The frame is basically designed as as two layer arrangement. The outer frame is heavy and the backing frame can be lighter gauge. The wire should be flat to start. Lay it out and softly take out any kinks or bends on a flat layout table. Spend time doing this because it is very difficult to do once everything is assembled.

Lay out the screen on the completed frame assembly. Tack one corner and stretch the screen taught in the longer of the two dimensions, keep the grid aligned, don't let it go off square. We use a couple sheet metal vice grips and (gently) lever against the frame edge. You don't have to use a lot of force, don't distort the screen. Once that running edge is tacked and secure, if you have any overhang, cut it clean. Start the same process in the other direction, keep it square. Tack as required along the frame while keeping the screen taught. A tack pattern of 2 inches works well. Note, don't bend the frame to stretch the screen, keep the frame flat. When completed the screen to frame assembly has to lie flat cold, otherwise it will bow and look bent and you will not be pleased. Complete the assembly by adding the backing pieces, rivet, screw or plug weld. If you are using screws, drill and fit everything before the screen is in place.

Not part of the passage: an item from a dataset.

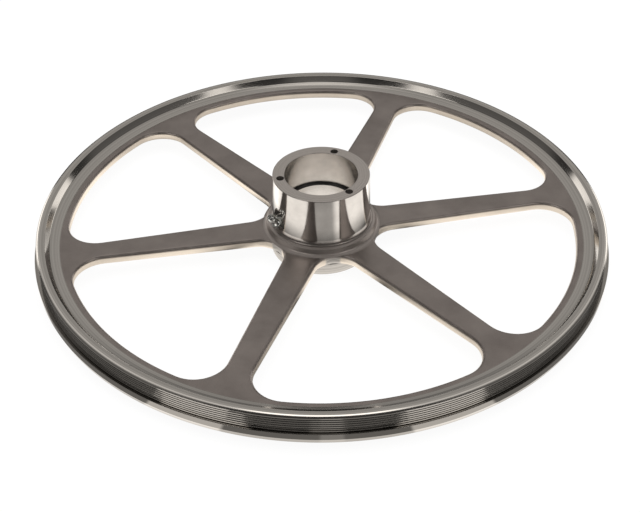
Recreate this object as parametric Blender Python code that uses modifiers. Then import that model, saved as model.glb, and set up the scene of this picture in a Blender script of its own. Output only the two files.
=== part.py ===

On the frame, make sure you have done all the finishing and grinding before you get the screen in the process because it is easy to screw up the screen with grinders and wire wheels. Once assembled I usually sandwich the assembly with cardboard and plywood so the screen doesn't not get dented or otherwise distorted before installation. If it sounds overtly protective, believe me it's easier than having to replace an already assembled screen.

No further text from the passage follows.